▼▼▼

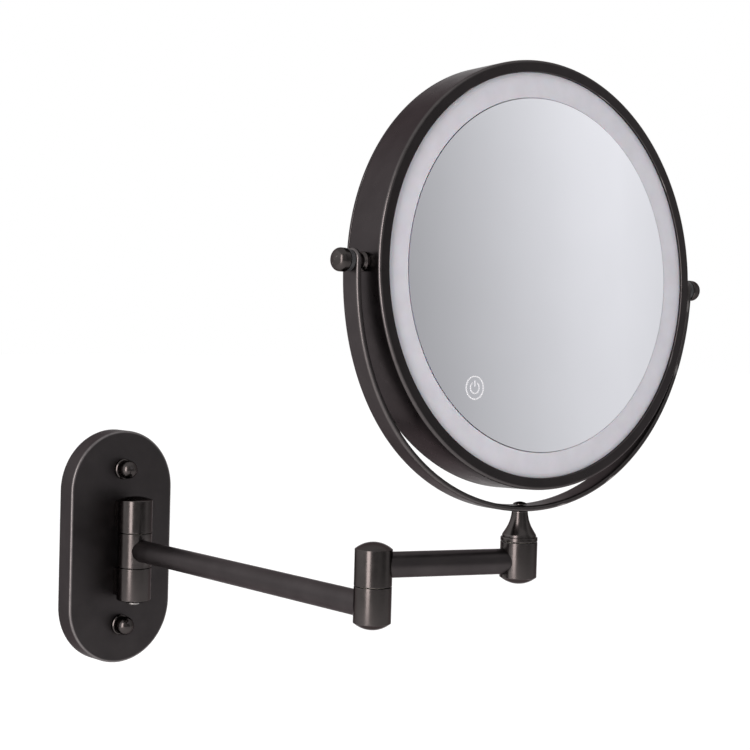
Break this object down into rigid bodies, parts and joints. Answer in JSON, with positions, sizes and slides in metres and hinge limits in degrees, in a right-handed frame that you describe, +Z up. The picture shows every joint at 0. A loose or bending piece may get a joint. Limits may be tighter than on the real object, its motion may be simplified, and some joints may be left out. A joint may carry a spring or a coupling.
{
  "type": "extendable shaving mirror",
  "caption": "Wall-mounted shaving mirror with a lit round double-sided head in a yoke, on a two-part folding arm with three upright hinges, dark bronze finish.",
  "frame": {"origin": "centre of the wall plate's back face, on the wall", "axes": "+Z up, +Y into the wall, -Y out towards the user, +X to the user's right when facing the wall"},
  "size_m": [0.2467, 0.2936, 0.3377],
  "materials": {
    "gunmetal_plate": "satin dark bronze plating, slightly rough",
    "gunmetal_barrel": "smooth dark bronze plating, semi-gloss",
    "gunmetal_tube": "satin dark bronze plating",
    "gunmetal_rim": "satin dark bronze plating with polished edge",
    "plain_steel": "bright zinc-plated steel",
    "bush_brass": "turned",
    "washer_nylon": "natural nylon",
    "black_plastic": "moulded black",
    "white_plastic": "moulded white reflector",
    "opal_plastic": "opal light diffuser, unlit",
    "silvered_glass": "silvered float glass",
    "lamp_board_white": "white solder mask",
    "circuit_board_green": "green solder mask",
    "led_package": "yellow phosphor in a white package, lit when switched on",
    "cell_jacket": "plain printed jacket"
  },
  "bodies": {
    "wall_base": {"wall_plate": "gunmetal_plate", "backing_plate": "black_plastic", "wall_stud_upper": "plain_steel", "wall_stud_lower": "plain_steel", "fixing_collar_upper": "gunmetal_barrel", "fixing_collar_lower": "gunmetal_barrel", "cap_nut_upper": "gunmetal_barrel", "cap_nut_lower": "gunmetal_barrel", "knuckle_screw_upper": "plain_steel", "knuckle_screw_lower": "plain_steel", "hinge_knuckle_upper": "gunmetal_barrel", "hinge_knuckle_lower": "gunmetal_barrel", "wall_hinge_pin": "plain_steel"},
    "arm_1": {"arm_1_wall_knuckle": "gunmetal_barrel", "arm_1_wall_bush": "bush_brass", "hinge_washer_upper": "washer_nylon", "hinge_washer_lower": "washer_nylon", "arm_1_tube": "gunmetal_tube", "arm_1_elbow_knuckle": "gunmetal_barrel", "elbow_bush": "bush_brass", "elbow_washer": "washer_nylon"},
    "arm_2": {"arm_2_elbow_knuckle": "gunmetal_barrel", "elbow_pin": "plain_steel", "arm_2_tube": "gunmetal_tube", "arm_2_end_knuckle": "gunmetal_barrel", "swivel_bush": "bush_brass", "swivel_washer": "washer_nylon"},
    "yoke": {"swivel_neck": "gunmetal_barrel", "swivel_pin": "plain_steel", "yoke_screw": "gunmetal_barrel", "yoke_band": "gunmetal_tube", "pivot_washer_right": "black_plastic", "pivot_washer_left": "black_plastic"},
    "head": {"head_rim": "gunmetal_rim", "diffuser_ring": "opal_plastic", "front_mirror": "silvered_glass", "lamp_tray": "white_plastic", "lamp_board": "lamp_board_white", "lamp_1": "led_package", "lamp_2": "led_package", "lamp_3": "led_package", "lamp_4": "led_package", "lamp_5": "led_package", "lamp_6": "led_package", "touch_pad": "black_plastic", "driver_board": "circuit_board_green", "battery_holder": "black_plastic", "battery_1": "cell_jacket", "battery_2": "cell_jacket", "battery_3": "cell_jacket", "battery_contact_right": "plain_steel", "battery_contact_left": "plain_steel", "rear_mirror": "silvered_glass", "rear_bezel": "gunmetal_rim", "pivot_boss_right": "gunmetal_barrel", "pivot_boss_left": "gunmetal_barrel", "pivot_knob_right": "gunmetal_barrel", "pivot_knob_left": "gunmetal_barrel", "pivot_nut_right": "plain_steel", "pivot_nut_left": "plain_steel"}
  },
  "joints": [
    {"name": "wall_hinge", "type": "hinge", "parent": "wall_base", "child": "arm_1", "pos_m": [0, -0.0262, 0], "axis": [0, 0, 1], "range_deg": [-85, 91]},
    {"name": "elbow", "type": "hinge", "parent": "arm_1", "child": "arm_2", "pos_m": [-0.01151, -0.2459, 0], "axis": [0, 0, 1], "continuous": true},
    {"name": "head_swivel", "type": "hinge", "parent": "arm_2", "child": "yoke", "pos_m": [0.06131, -0.27385, 0.03], "axis": [0, 0, 1], "continuous": true},
    {"name": "head_tilt", "type": "hinge", "parent": "yoke", "child": "head", "pos_m": [0.06436, -0.27407, 0.16236], "axis": [0.9972, -0.0697, -0.0262], "continuous": true}
  ]
}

▲▲▲

▶ What is asked: Using the data above, reproduce every line exactly.

▶ Solution for this task:
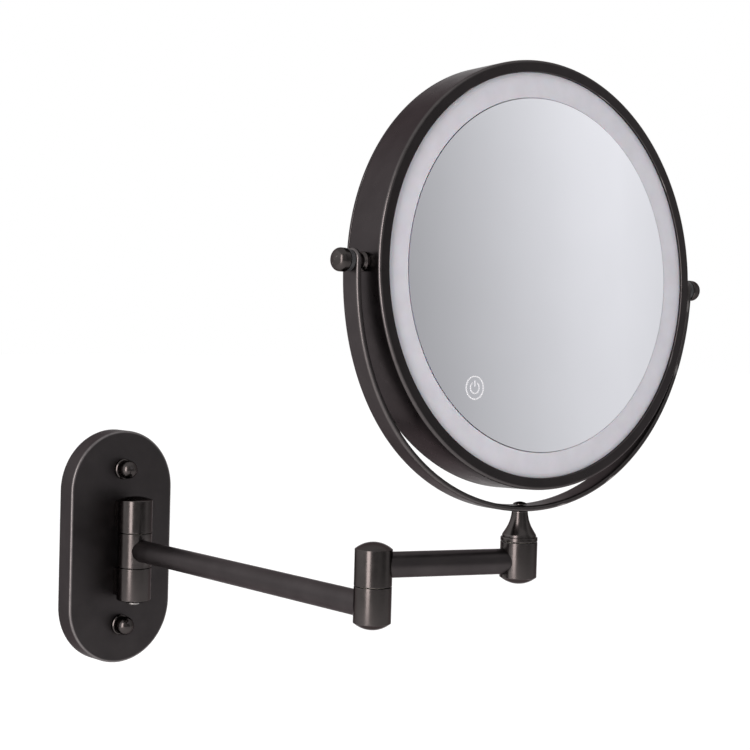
Break this object down into rigid bodies, parts and joints. Answer in JSON, with positions, sizes and slides in metres and hinge limits in degrees, in a right-handed frame that you describe, +Z up. The picture shows every joint at 0. A loose or bending piece may get a joint. Limits may be tighter than on the real object, its motion may be simplified, and some joints may be left out. A joint may carry a spring or a coupling.
{
  "type": "extendable shaving mirror",
  "caption": "Wall-mounted shaving mirror with a lit round double-sided head in a yoke, on a two-part folding arm with three upright hinges, dark bronze finish.",
  "frame": {"origin": "centre of the wall plate's back face, on the wall", "axes": "+Z up, +Y into the wall, -Y out towards the user, +X to the user's right when facing the wall"},
  "size_m": [0.2467, 0.2936, 0.3377],
  "materials": {
    "gunmetal_plate": "satin dark bronze plating, slightly rough",
    "gunmetal_barrel": "smooth dark bronze plating, semi-gloss",
    "gunmetal_tube": "satin dark bronze plating",
    "gunmetal_rim": "satin dark bronze plating with polished edge",
    "plain_steel": "bright zinc-plated steel",
    "bush_brass": "turned",
    "washer_nylon": "natural nylon",
    "black_plastic": "moulded black",
    "white_plastic": "moulded white reflector",
    "opal_plastic": "opal light diffuser, unlit",
    "silvered_glass": "silvered float glass",
    "lamp_board_white": "white solder mask",
    "circuit_board_green": "green solder mask",
    "led_package": "yellow phosphor in a white package, lit when switched on",
    "cell_jacket": "plain printed jacket"
  },
  "bodies": {
    "wall_base": {"wall_plate": "gunmetal_plate", "backing_plate": "black_plastic", "wall_stud_upper": "plain_steel", "wall_stud_lower": "plain_steel", "fixing_collar_upper": "gunmetal_barrel", "fixing_collar_lower": "gunmetal_barrel", "cap_nut_upper": "gunmetal_barrel", "cap_nut_lower": "gunmetal_barrel", "knuckle_screw_upper": "plain_steel", "knuckle_screw_lower": "plain_steel", "hinge_knuckle_upper": "gunmetal_barrel", "hinge_knuckle_lower": "gunmetal_barrel", "wall_hinge_pin": "plain_steel"},
    "arm_1": {"arm_1_wall_knuckle": "gunmetal_barrel", "arm_1_wall_bush": "bush_brass", "hinge_washer_upper": "washer_nylon", "hinge_washer_lower": "washer_nylon", "arm_1_tube": "gunmetal_tube", "arm_1_elbow_knuckle": "gunmetal_barrel", "elbow_bush": "bush_brass", "elbow_washer": "washer_nylon"},
    "arm_2": {"arm_2_elbow_knuckle": "gunmetal_barrel", "elbow_pin": "plain_steel", "arm_2_tube": "gunmetal_tube", "arm_2_end_knuckle": "gunmetal_barrel", "swivel_bush": "bush_brass", "swivel_washer": "washer_nylon"},
    "yoke": {"swivel_neck": "gunmetal_barrel", "swivel_pin": "plain_steel", "yoke_screw": "gunmetal_barrel", "yoke_band": "gunmetal_tube", "pivot_washer_right": "black_plastic", "pivot_washer_left": "black_plastic"},
    "head": {"head_rim": "gunmetal_rim", "diffuser_ring": "opal_plastic", "front_mirror": "silvered_glass", "lamp_tray": "white_plastic", "lamp_board": "lamp_board_white", "lamp_1": "led_package", "lamp_2": "led_package", "lamp_3": "led_package", "lamp_4": "led_package", "lamp_5": "led_package", "lamp_6": "led_package", "touch_pad": "black_plastic", "driver_board": "circuit_board_green", "battery_holder": "black_plastic", "battery_1": "cell_jacket", "battery_2": "cell_jacket", "battery_3": "cell_jacket", "battery_contact_right": "plain_steel", "battery_contact_left": "plain_steel", "rear_mirror": "silvered_glass", "rear_bezel": "gunmetal_rim", "pivot_boss_right": "gunmetal_barrel", "pivot_boss_left": "gunmetal_barrel", "pivot_knob_right": "gunmetal_barrel", "pivot_knob_left": "gunmetal_barrel", "pivot_nut_right": "plain_steel", "pivot_nut_left": "plain_steel"}
  },
  "joints": [
    {"name": "wall_hinge", "type": "hinge", "parent": "wall_base", "child": "arm_1", "pos_m": [0, -0.0262, 0], "axis": [0, 0, 1], "range_deg": [-85, 91]},
    {"name": "elbow", "type": "hinge", "parent": "arm_1", "child": "arm_2", "pos_m": [-0.01151, -0.2459, 0], "axis": [0, 0, 1], "continuous": true},
    {"name": "head_swivel", "type": "hinge", "parent": "arm_2", "child": "yoke", "pos_m": [0.06131, -0.27385, 0.03], "axis": [0, 0, 1], "continuous": true},
    {"name": "head_tilt", "type": "hinge", "parent": "yoke", "child": "head", "pos_m": [0.06436, -0.27407, 0.16236], "axis": [0.9972, -0.0697, -0.0262], "continuous": true}
  ]
}